HIVE常用函数

这是工作实践中最常用到的一些sql函数，总结如下：

表操作查询

ALTER TABLE

增删

增加列

ALTER TABLE xxx.xxx ADD COLUMNS (
  xxx bigint COMMENT 'xxx'
)

删除列

Hive没有删除指定列的命令，Hive通过replace命令变向实现删除列的功能。 replace命令将用新的列信息替换之前的列信息，相当于删除之前全部的列，再用新的列代替。

ALTER TABLE xxx.xxx REPLACE COLUMNS (
  xxx bigint COMMENT 'xxx'
)

内外表转换

外部表转为内部表

alter table xxx.xxxx set TBLPROPERTIES('EXTERNAL'='false')

参考资料：

Hive外部表和内部表区别以及相互转换

删除分区

ALTER TABLE xxx.xxxx DROP IF EXISTS PARTITION(partition_date='20191002', partition_version='xxx')

注意：如果是外部表，则仅仅会删除表的meta信息，实际的数据是不会删除的。如果非要删除外部表的实际数据，则需要把外部表先转为内部表。

LOAD DATA INPATH数据导入函数

LOAD DATA INPATH 'hdfs://nameservice/user/xxxxxxxx/' OVERWRITE INTO TABLE xxx.xxxxxxxx;

这样会把原始的hdfs中的数据删除掉，相当于剪切。

desc table查询表的详细信息

desc xxx.table

show create table建表语句查询

show create table xxxx.xxxxxxxxx;

desc formatted表的存储位置查询

用下面的语句查询表级别的存储位置：

desc formatted xxx.xxxxxx

有一类表比较特殊，各个分区是自己用命令load的。因此需要查具体的分区信息：

desc formatted xxxx partition(partition_date=xxx)

WITH AS临时表

WITH 通常与AS连用，也叫做子查询部分。

1). 可用来定义一个SQL片断，该片断会被整个SQL语句所用到。

2). 为了让SQL语句的可读性更高

WITH xxxx AS
(
    SELECT
        xxx
    FROM
        xxx
)

INSERT OVERWRITE TABLE xxxx.xxxxxxxx
SELECT
    xxx
FROM
	xxx

几个WITH AS连用要加逗号，只写一个WITH：

WITH sayhi_raw_tmp AS
(
    xxx
)

, active_tab_tmp AS
(
    yyy
)  

SELECT
		...

注意，create table的时候，应当把create table语句放在最前面：

CREATE TABLE abcxxxx AS 

WITH sayhi_raw_tmp AS
(
    xxx
)

SELECT
	z
FROM
	xxx

UDF用户自定义函数

举例

ADD JAR hdfs://nameservice1/user/hive/warehouse/bin/udfs/mxxx-hive-latest.jar;
CREATE TEMPORARY FUNCTION udfLatLngToLocation AS 'com.imxxx.hive.common.udf.UDFLatLngToLocation';
ADD FILE hdfs://nameservice1/user/hive/thirddata/tl_geoCity_all/${hivevar:partition_date}/geoFile;
CREATE TEMPORARY FUNCTION udafMergeMapStr AS 'com.imxxxx.hive.common.udaf.UDAFMergeMapStr';
CREATE TEMPORARY FUNCTION udfToJson AS 'com.mxxx.hive.common.udf.UDFToJson';

常用内置函数

A

array_contains判断数组是否包含元素

判断元素数组是否包含元素:array_contains

语法: array_contains(Array<T>, value)

返回值: boolean

说明: 返回 Array<T>中是否包含元素 value

举例:

hive> select array_contains(array(1,2,3,4,5),3) from lxw1234; 
true

C

COALESCE返回参数中第一个非空值

语法: COALESCE(T v1, T v2, …) 返回参数中的第一个非空值；如果所有值都为NULL，那么返回NULL

具体举例：https://www.cnblogs.com/luogankun/p/4015280.html

collect_list列转数组不去重

Hive中collect相关的函数有collect_list和collect_set。

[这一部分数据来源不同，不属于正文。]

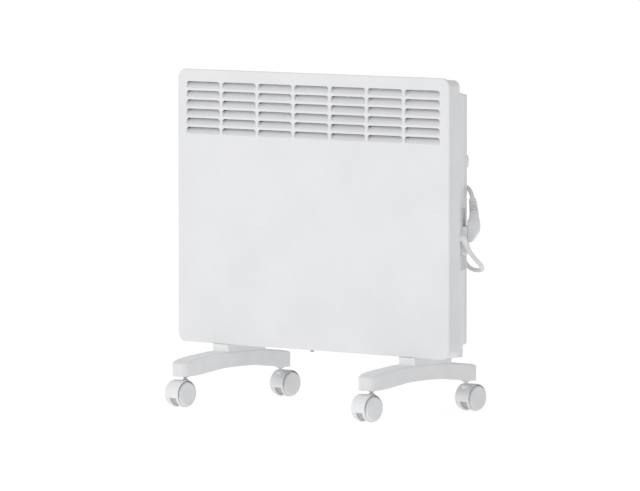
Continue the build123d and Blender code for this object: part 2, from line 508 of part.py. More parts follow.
# ---------------------------------------------------------------- castors
def castor(tag, sx, sy, way):
    ay = sy + way * TRAIL
    az = WHEEL_R
    # stem: grip pin in the foot, collar under it, swivel pin in the hood
    st = cyl("Z", STEM_R, 29.0, 71.0, sx, sy) + Pos(sx, sy, 48.85) * Cone(5.4, 7.6, 1.5)
    put("castor_" + tag + "_stem", st)
    # hood: a half-round shell over both wheels, with a web between them
    shell = cyl("X", HOOD_R, sx - HOOD_X, sx + HOOD_X, ay, az) - cyl("X", HOOD_RI, sx - 19, sx + 19, ay, az)
    below = box(sx - 30, sx + 30, ay - 40, ay + 40, az - 40, HOOD_LOW)
    shell = shell - below
    web = cyl("X", HOOD_RI + 0.5, sx - 5.6, sx + 5.6, ay, az) - below + cyl("X", 18.5, sx - 5.6, sx + 5.6, ay, az)
    boss = cyl("Z", 7.4, 36.0, 46.4, sx, sy) & cyl("X", 26.5, sx - 20, sx + 20, ay, az)
    boss = boss - cyl("X", HOOD_RI, sx - 19, sx - 5.6, ay, az) - cyl("X", HOOD_RI, sx + 5.6, sx + 19, ay, az)
    hood = shell + web + boss
    hood = hood - cyl("Z", STEM_R + RUN, 28.6, 60.0, sx, sy) - cyl("X", AXLE_R, sx - 9, sx + 9, ay, az)
    put("castor_" + tag + "_hood", hood)
    put("castor_" + tag + "_axle", cyl("X", AXLE_R, sx - 15.6, sx + 15.6, ay, az))
    for side, k in (("a", -1), ("b", 1)):
        prof = [(3.0 + RUN, HUB_X0), (7.0, HUB_X0), (7.0, HUB_X1 - 2.2), (17.6, HUB_X1 - 2.2), (17.6, HUB_X0 + 0.6), (WHEEL_R - 1.2, HUB_X0 + 0.6),
                (WHEEL_R, HUB_X0 + 2.0), (WHEEL_R, HUB_X1 - 5.6), (WHEEL_R - 0.7, HUB_X1 - 3.0), (WHEEL_R - 1.8, HUB_X1 - 1.0), (WHEEL_R - 2.9, HUB_X1), (0.0, HUB_X1),
                (0.0, HUB_X1 - 2.0), (3.0 + RUN, HUB_X1 - 2.0)]
        face = make_face(Polyline([(sx + k * x, ay + r, az) for r, x in prof], close=True))
        w = revolve(face, Axis((sx, ay, az), (1, 0, 0)), 360)
        put("castor_" + tag + "_wheel_" + side, w)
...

它们都是将分组中的某列转为一个数组返回，不同的是collect_list不去重而collect_set去重，详见这里。

select 
	username, collect_list(video_name) 
from 
	t_visit_video 
group by username;

collect_list还有一个重要作用，展示字表排序后结果，而collect_set是乱序的：

insert overwrite table xxx.yyy partition (partition_date='${hivevar:partition_date}')
select
        concat_ws(':','np_item_cf',user_id) as redis_key
        ,user_id as hash_key,
        ,concat_ws(',',collect_list(item_id)) as value
from (
        select
                user_id,
                item_id,
                score,
        from xxx.zzz
        where partition_date='${hivevar:partition_date}'
        distribute by user_id
        sort by user_id, score desc
) t
group by user_id
;

collect_set列转数组去重

Hive中collect相关的函数有collect_list和collect_set。

它们都是将分组中的某列转为一个数组返回，不同的是collect_list不去重而collect_set去重，详见这里。

select 
	username, collect_set(video_name) 
from 
	t_visit_video 
group by username;

concat字符串连接

语法: CONCAT(string A, string B…)

返回值: string

说明：返回输入字符串连接后的结果，支持任意个输入字符串

举例：

[select concat(‘abc’,'def’,'gh’) from lxw_dual;

abcdefgh

concat_ws带分隔符字符串连接

语法: concat_ws(string SEP, string A, string B…); concat_ws(',',array[n]) as value

返回值: string

说明：返回输入字符串连接后的结果，SEP表示各个字符串间的分隔符

举例1：

hive> select concat_ws(‘,’,'abc’,'def’,'gh’) from dual;

abc,def,gh

举例2：

concat_ws(',',collect_list(item_id)) as value

D

datediff日期相减天数

语法: datediff(string enddate, string startdate) 返回值: int 说明: 返回结束日期减去开始日期的天数。举例： hive> select datediff('2012-12-08','2012-05-09') from dual; 213

date_sub日期减少函数

语法: date_sub (string startdate, int days) 返回值: string 说明: 返回开始日期startdate减少days天后的日期。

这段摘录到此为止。